Monday, January 16, 2012

Glazed Carrots

This was a side dish I prepared for our good friends and traveling buddies.  We were invited to spend a lovely evening at at their home Saturday.  I've always been taught to never arrive without a bottle of wine or at least to make a contribution to the meal.  It was suggested I bring something to go with steak.  What goes well with steak without being filling or fattening? I steered away from potatoes or orzo and decided on a new recipe for glazed carrots, hoping it would turn out.  (not a good time to experiment, but these friends are like family and you can test recipes on family, right?)

The inspiration came from Williams Sonoma and it's a side dish I'll make again.  I followed the recipe to the letter which is pretty hard for me to do.  I like to "shake it up" most of the time.  Carrots are difficult to mess up and these were no exception.  Simple and delicious with just enough flavor so as not to distract from their scrumptious barbecued steaks.  Yum...Thanks P & C for a nice time with friends!

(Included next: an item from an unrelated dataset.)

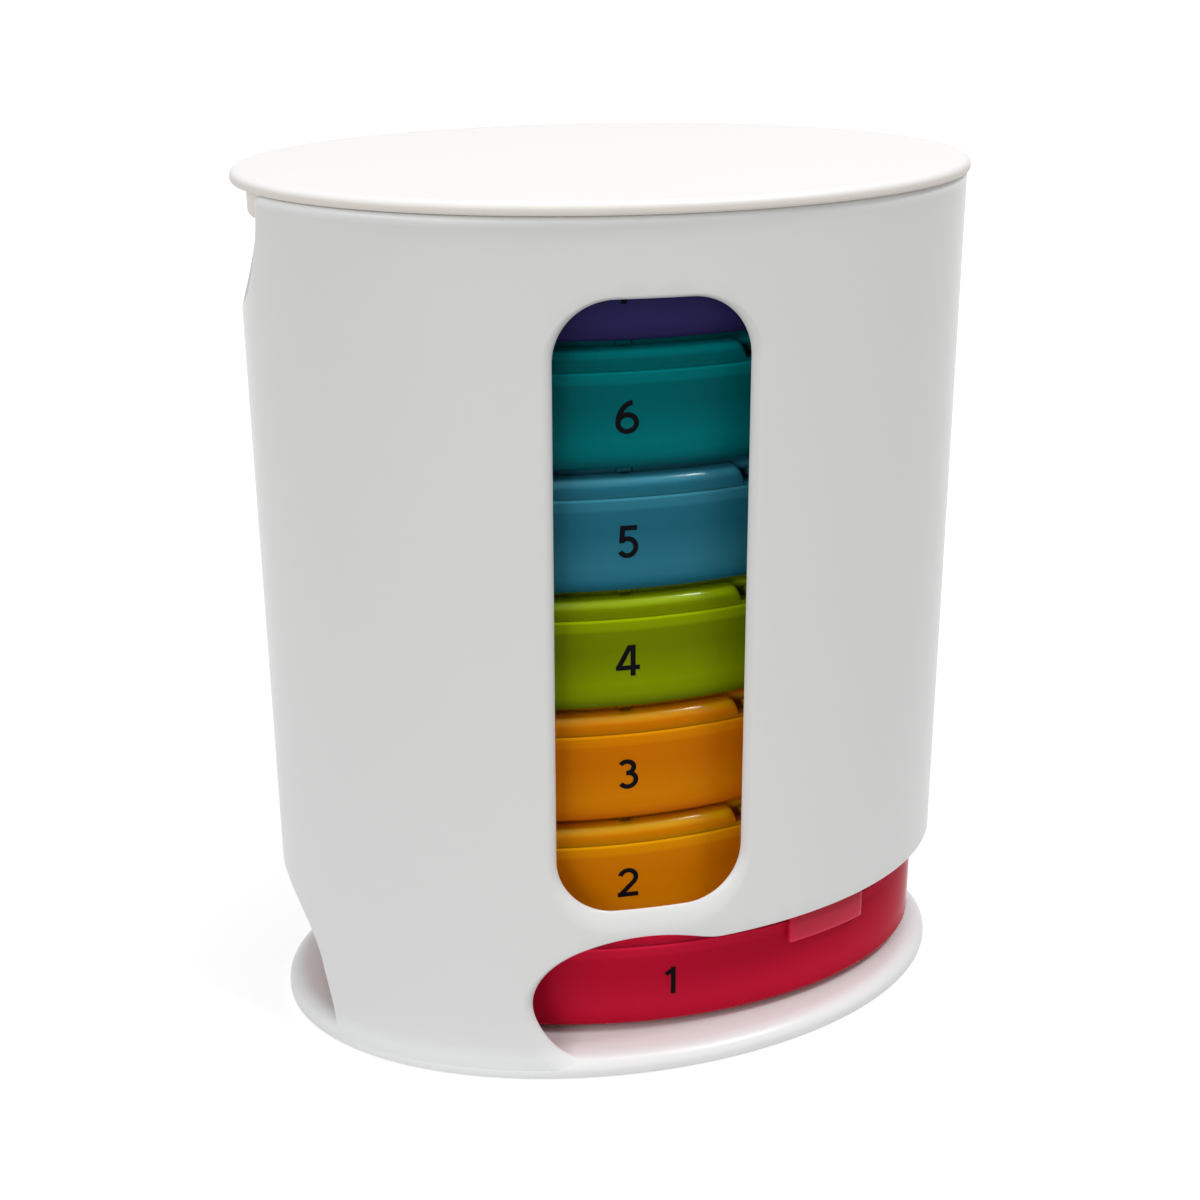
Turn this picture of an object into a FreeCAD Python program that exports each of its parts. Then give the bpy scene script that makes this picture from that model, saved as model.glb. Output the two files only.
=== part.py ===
"""Weekly pill tower: seven oval day boxes stacked in a white oval housing under a lift-off lid.

Millimetres, +Z up, +X along the long axis towards the exit opening, -Y towards the front window.
The origin is the centre of the underside. Each day box is a tray on a foot ring, a cross-shaped
divider that makes 2 x 2 compartments, a cover frame that snaps on the tray, and four flaps hinged
beside the frame's spine, each with a thumb tab.
"""
import FreeCAD, Part

import os

from FreeCAD import Vector

os.makedirs("parts", exist_ok=True)

# ---- housing: an oval tube moulded in one with its floor ----
SHELL_A, SHELL_B = 61.5, 38.1        # outer half-lengths of the oval along X and Y
SHELL_WALL = 1.7
SHELL_TOP = 152.0
SHELL_BANDS = 28                     # the wall's faces are divided into this many level bands
SHELL_EDGE_R = 0.8                   # rounding of the top rim's outer edge
BASE_A, BASE_B = 61.9, 38.55         # the foot rim stands a little proud of the shell
FLOOR_TOP = 3.7
BASE_EDGE_R, BASE_FOOT_R = 2.0, 0.8  # rounding of the foot rim above and below
CUT_REACH = 80.0                     # how far a cutting prism runs past the walls

# ---- front window ----
WINDOW_LOW, WINDOW_HIGH = 32.0, 140.0
WINDOW_HALF_LOW, WINDOW_HALF_HIGH = 16.3, 15.1
WINDOW_R_LOW, WINDOW_R_HIGH = 10.0, 8.5

# ---- exit opening at the right, through which the lowest box is drawn ----
EXIT_TOP = 25.1
EXIT_FRONT_X = 11.7                  # the raised stretch of the front edge ends here
EXIT_BACK_X, EXIT_BACK_R = 15.0, 5.0
EXIT_FRONT_CURVE = [                 # raised front edge, then round the left end to the floor (x, z)
    (EXIT_FRONT_X, EXIT_TOP), (6.4, 26.4), (-1.0, 27.35), (-9.0, 26.2), (-17.1, 21.9),
    (-20.8, 15.0), (-18.6, 8.3), (-13.5, FLOOR_TOP),
]
EXIT_CURVE_STARTS, EXIT_CURVE_ENDS = (-1.0, 0.15), (1.0, -0.9)

# ---- push-out arch and lid notch, both at the left end ----
ARCH_R, ARCH_CENTRE_Z = 16.0, 12.0
ARCH_SPRING_Z, ARCH_FOOT_HALF = 14.0, 18.2
NOTCH_HALF, NOTCH_DEPTH = 12.0, 20.0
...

4 Tbsp unsalted butter (1/2 stick)

about 2 lbs of carrots, sliced into "sticks"  You could probably use baby carrots, too.

salt and pepper to taste

1/4 cup Madeira wine (or dry sherry)

1 cup low sodium chicken broth

2 Tbsp sugar

2 Tbsp fresh parsley, chopped

In a large pan over medium heat, melt the butter.  Add the carrots, coating well with the butter.  Sprinkle with salt and pepper and the Madeira wine and broth.  Increase the heat to med-high and bring to a simmer.  Loosely cover the pan and simmer until the carrots are tender.  About 8 minutes.

Uncover the pan, add the sugar and continue to stir, occasionally, until the liquid evaporates and the carrots are glazed.  About 6-7 minutes more.  Place in a baking/serving dish and either serve immediately with parsley topping or transport them, covered.  Microwave at your destination for 3 minutes until warmed through.